I have my art studio at the Center. I volunteer there. I am, in the language I've used to describe my own life for decades, a person living between two worlds — the Germany I came from and the America I came to. I've spent my career moving between disciplines too, from engineering to marketing to web development to sculpture. I know something about what it means to carry multiple identities and to find that the spaces where all of them can coexist are rarer than they should be.

The Center is one of those spaces. When I'm working on an assemblage — industrial metal banding, salvaged wood, the materials of the Ruhr Valley reimagined in Minneapolis — I'm a few rooms away from someone learning to bead in the Ojibwe tradition, or someone stitching Sashiko patterns, or someone shaping a willow basket. We are all doing the same fundamental thing: making something with our hands, connecting to a tradition, being present with other human beings. The differences between us are real and worth honoring. But in that building, they are not barriers.

Anna Lindall has spoken about the arrival of AI as another reason the Center matters now — that we need to keep working with our hands, keep our cultural traditions alive, keep thinking for ourselves. I've written extensively about AI's economic impact, and I share her concern. But what strikes me most about the Center is simpler than that. It's a place where you look up from your work and see someone else looking up from theirs, and you nod, and maybe you ask what they're making, and a conversation starts that wouldn't have happened anywhere else in your life.

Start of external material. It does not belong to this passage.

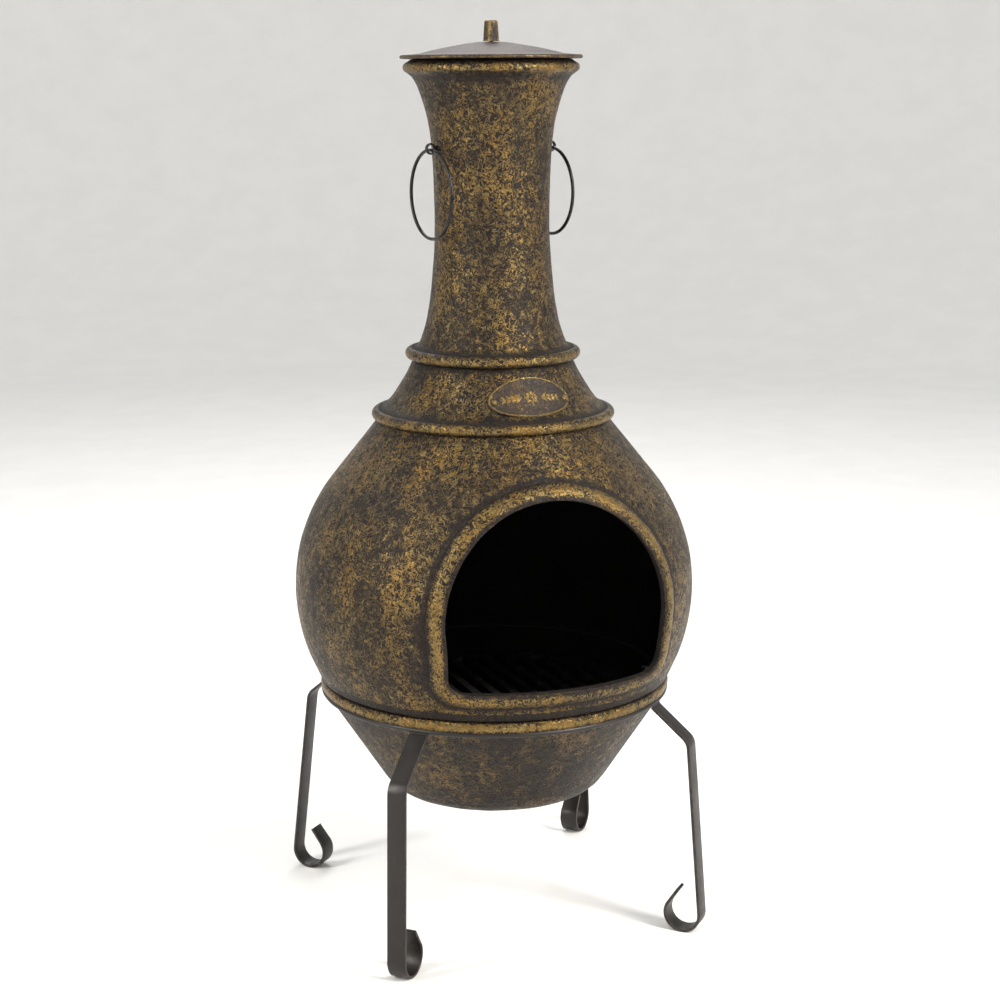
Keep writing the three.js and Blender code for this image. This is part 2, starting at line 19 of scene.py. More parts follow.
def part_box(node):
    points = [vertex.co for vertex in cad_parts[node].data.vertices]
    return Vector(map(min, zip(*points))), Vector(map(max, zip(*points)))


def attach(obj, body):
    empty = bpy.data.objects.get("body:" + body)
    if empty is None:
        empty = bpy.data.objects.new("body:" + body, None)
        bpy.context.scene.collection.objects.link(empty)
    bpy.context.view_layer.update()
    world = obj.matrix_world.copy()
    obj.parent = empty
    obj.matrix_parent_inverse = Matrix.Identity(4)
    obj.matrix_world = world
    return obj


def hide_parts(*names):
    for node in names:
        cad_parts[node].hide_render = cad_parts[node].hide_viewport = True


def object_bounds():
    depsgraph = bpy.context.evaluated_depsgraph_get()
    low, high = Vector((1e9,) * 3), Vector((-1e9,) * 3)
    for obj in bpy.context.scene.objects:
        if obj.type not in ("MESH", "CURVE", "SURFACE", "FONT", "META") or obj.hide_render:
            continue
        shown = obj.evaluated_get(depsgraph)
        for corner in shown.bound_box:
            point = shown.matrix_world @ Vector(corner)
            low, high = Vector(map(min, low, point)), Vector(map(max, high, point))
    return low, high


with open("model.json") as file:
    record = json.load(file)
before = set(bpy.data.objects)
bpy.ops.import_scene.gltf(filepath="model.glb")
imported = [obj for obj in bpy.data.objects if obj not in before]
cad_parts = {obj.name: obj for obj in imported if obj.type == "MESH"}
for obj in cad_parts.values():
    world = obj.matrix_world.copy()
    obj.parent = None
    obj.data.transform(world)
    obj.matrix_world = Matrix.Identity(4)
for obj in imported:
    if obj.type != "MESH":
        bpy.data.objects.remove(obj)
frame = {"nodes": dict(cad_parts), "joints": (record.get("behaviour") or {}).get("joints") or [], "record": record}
cad_low, cad_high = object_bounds()

MM = 0.001
WALL = 6 * MM
NECK_TURN = 8.4  # degrees that the neck stands turned on the collar
WAIST_THROAT = 132 * MM  # radii of the holes through which the castings open into each other
NECK_THROAT = 80 * MM
BELLY_FOOT_OPENING = 222.4 * MM
BOWL_SEAT = 231 * MM
BOWL_INSIDE = 216.4 * MM
ROW_GAP = 4.5 * MM  # between the rows of vertices on a casting

# The mouth's arched outline, in X and Z, and the cast rim round it
MOUTH = {
    "sill": 372.5 * MM,
    "sill_half": 116 * MM,
    "side_foot": 399 * MM,
    "side_half": 143.5 * MM,
    "centre": 458 * MM,
    "radius": 148.5 * MM,
}
RIM_CREST = 13 * MM
RIM_EDGE = 21 * MM
# Offset outwards from the mouth's edge, and height above the belly, both in millimetres
RIM_PROFILE = [
    (8, -7),
    (0, -7),
    (0, -3),
    (0, 0.5),
    (0.5, 2.4),
    (1.8, 3.7),
    (4, 4.5),
    (7, 5.0),
    (10, 5.7),
    (13, 6.0),
    (15.5, 5.6),
    (17.8, 4.5),
    (19.6, 2.9),
    (20.8, 1.0),
    (21.2, -1.5),
    (17, -4),
    (10, -4),
]

# The stand's strap, bent at a slant, a knee and a scroll. The scroll is bent in equal steps.
STRAP = {
    "width": 26 * MM,
    "thickness": 4 * MM,
    "corner": 0.9 * MM,
    "slant": 40,
    "knee": 20 * MM,
    "scroll": 24 * MM,
    "tip": 24 * MM,
}
SCROLL_STEPS = 15
STEPS_TO_FLAT = 6.5  # of those steps, from the ankle to the floor
LEG_SPLAY = {"front_left": 2, "front_right": 4.5, "back_left": 7, "back_right": 4.5}

# The oval plate. The field and the border are heights above the collar.
PLATE = {
    "azimuth": 2,
    "centre": 723.6 * MM,
    "half_width": 56 * MM,
    "half_height": 28 * MM,
    "field": 2.0 * MM,
    "border": 3.1 * MM,
    "border_width": 3.4 * MM,
}
PLATE_BACK = 0.4 * MM
RIVET_AZIMUTH = 22
RIVET_HEIGHT = 720 * MM
RIVET_PROUD = 1.0 * MM

# Rings and eyes
RING_RADIUS = 56.5 * MM
RING_WIRE = 2.25 * MM
EYE_LOOP = 6 * MM
EYE_WIRE = 1.5 * MM

DARK_IRON = (0.014, 0.0095, 0.0075)
BARE_BRONZED_IRON = (0.043, 0.033, 0.024)
TRIM_IRON = (0.04, 0.03, 0.025)
BRONZE = (0.235, 0.165, 0.062)
SOOT = (0.008, 0.0075, 0.007)


def rad(degrees):
    return math.radians(degrees)


def polar(radius, azimuth, height=0.0):
    return Vector((radius * math.sin(rad(azimuth)), -radius * math.cos(rad(azimuth)), height))


# Sections: lists of (radius, height)


def arc(radius, height, size, start, end, steps):
    """Points on a circle round (radius, height), from one angle to another."""
    angles = [rad(start + (end - start) * i / steps) for i in range(steps + 1)]
    return [(radius + size * math.cos(a), height + size * math.sin(a)) for a in angles]


def smooth(points, steps):
    """A Catmull-Rom curve through the points, with the same number of steps between each two."""
    p = np.array([points[0], *points, points[-1]], float)
    p[0] = 2 * p[1] - p[2]
    p[-1] = 2 * p[-2] - p[-3]
    out = []
    for a, b, c, d in zip(p, p[1:], p[2:], p[3:]):
        for t in np.arange(steps) / steps:
            q = 2 * b + (c - a) * t + (2 * a - 5 * b + 4 * c - d) * t**2 + (3 * b - a - 3 * c + d) * t**3
            out.append(tuple(q / 2))
    out.append(tuple(p[-2]))
    return out


def straight(start, end, steps):
    """Points from start up to, and without, end."""
    (r0, z0), (r1, z1) = start, end
    return [(r0 + (r1 - r0) * i / steps, z0 + (z1 - z0) * i / steps) for i in range(steps)]


def spaced(points, gap):
    """The same line, with points at even gaps along it."""
    line = np.array(points)
    length = np.concatenate([[0], np.cumsum(np.hypot(*np.diff(line, axis=0).T))])
    at = np.linspace(0, length[-1], max(int(length[-1] / gap), 1) + 1)
    return list(zip(np.interp(at, length, line[:, 0]), np.interp(at, length, line[:, 1])))


def widened(points, extra):
    return [(r + extra, z) for r, z in points]


def outline(node, azimuth):
    """The outer (radius, height) points of a turned CAD node along one meridian, foot first."""
    mesh = frame["nodes"][node].data
    tree = BVHTree.FromPolygons([v.co for v in mesh.vertices], [p.vertices[:] for p in mesh.polygons])
    ahead = polar(1, azimuth)
    widest = {}
    for vertex in mesh.vertices:
        co = vertex.co
        along = co.x * ahead.x + co.y * ahead.y
        across = co.x * ahead.y - co.y * ahead.x
        if along > 0 and abs(across) < 0.01 * MM:
            height = round(co.z, 5)
            widest[height] = max(widest.get(height, 0), along)
    points = []
    for height, radius in sorted(widest.items()):
        start = polar(1, azimuth + 0.02, height)
        hit = tree.ray_cast(start, -start + Vector((0, 0, height)))[0]
        if hit is None or math.hypot(hit.x, hit.y) < radius + 0.4 * MM:
            points.append((radius, height))
    return points


def between(points, low, high):
    return [(r, z) for r, z in points if low <= z <= high]


def radius_at(points, height):
    """The section's radius at a height or an array of heights."""
    r, z = np.array(points).T
    return np.interp(height, z, r)


# Meshes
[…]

That's not a small thing. In a country that is being deliberately fractured along lines of race, ethnicity, language, and origin, it might be the most important thing.

Built By Hand

The Center for People and Craft is not a finished institution. It's volunteer-driven, community-funded, still raising money for basic tools and furniture. They're working toward 501(c)(3) status. The building itself has been cleaned, painted, and furnished by the people who believe in what it can become. The work tables were built by community members.

There is something fitting about that. A folk school should be built the way folk traditions are transmitted — person to person, hand to hand, without waiting for permission from above. The Center exists because people decided it should exist and then showed up to make it real.

If you're in Minneapolis, show up. Take a class. Volunteer. Bring a dish to the next potluck. If you're not in Minneapolis, consider what a folk school might look like in your own community. The model is nearly two hundred years old and it still works, because the human need it addresses — the need to gather, to make, to learn from each other without fear — doesn't change.

Grundtvig imagined his folk schools as a bulwark against the authoritarianism of his time. We need to build ours against the authoritarianism of our own.